Mas enquanto faz a sua parte, José tem sempre presente que é um trabalho diário com as pessoas e para elas, pois são as pessoas que têm o poder de criação e transformação do seu sítio.

– Não se pode tomar um lugar pelos estereótipos a ele ligados, pelas notícias, pelos slogans a ele ligados. As pessoas são mais do que isso. E se num determinado lugar há bom, aqui também há bom. Para o bem e para o mal, há situações semelhantes em todo o lado. Todos temos telhados de vidro. É ao nos aproximarmos das pessoas e ao ouvirmos as suas histórias que conseguimos construir mais, que conseguimos entender para lá dos estereótipos.

E ao trazermos a palavra “comunidade” para a conversa, José comenta:

– Comunidade é ligação, é comunicação, é espaço comum. É muito importante estarmos num grupo em que aquilo que eu digo vai ser ouvido por outra pessoa, vai ser valorizado, e vice-versa. Na Quinta da Princesa temos isso.

José vai mais além, e amplia esta ligação ao lugar espaçoso que é a Margem Sul.

– Parece-me que aqui se nota uma maior ligação, comparativamente a outros locais, temos um sentir de comunidade. Isso é algo que distingue a Margem Sul, e é bom. Nota-se que atualmente as grandes cidades tendem a incorporar esta ideia de comunidade, tendem a replicar este espírito. Se houve uma altura em que não se dava valor, atualmente já se valoriza, já se quer ir buscar isso, o que mostra que se reconhece o seu valor. Ao crescermos juntos, crescemos mais integralmente, e os dias não se repetem.

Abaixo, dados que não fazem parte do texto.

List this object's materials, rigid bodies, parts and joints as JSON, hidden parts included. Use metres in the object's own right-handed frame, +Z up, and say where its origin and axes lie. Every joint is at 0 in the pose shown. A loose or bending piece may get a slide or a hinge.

Sobre essa ausência de repetição, José reflete ainda:

– Há coisas que temos de aprender em determinada altura, porque se fica para depois não tem graça. Eu não aprendi a andar de patins quando era pequeno, agora também não o vou fazer – se descer a rua de patins vou cair, é certo. Então não é agora crescido que me vou meter nisso…  Brincar na rua até às nove da noite, chegar a casa às nove e meia e levar nas orelhas, faz parte! Há coisas que têm o seu tempo, que se forem deixadas para mais tarde podem causar mossa porque não se leva bagagem. Mais tarde pode já não haver tempo. Há coisas que não é aos 18 anos que se vão aprender. Por exemplo, não é na adolescência que um jovem vai brincar com os seus pais. “Se não brincaste comigo quando eu tinha cinco anos, não é agora crescido que o vamos fazer!” O tempo passa e há coisas que não têm volta a dar.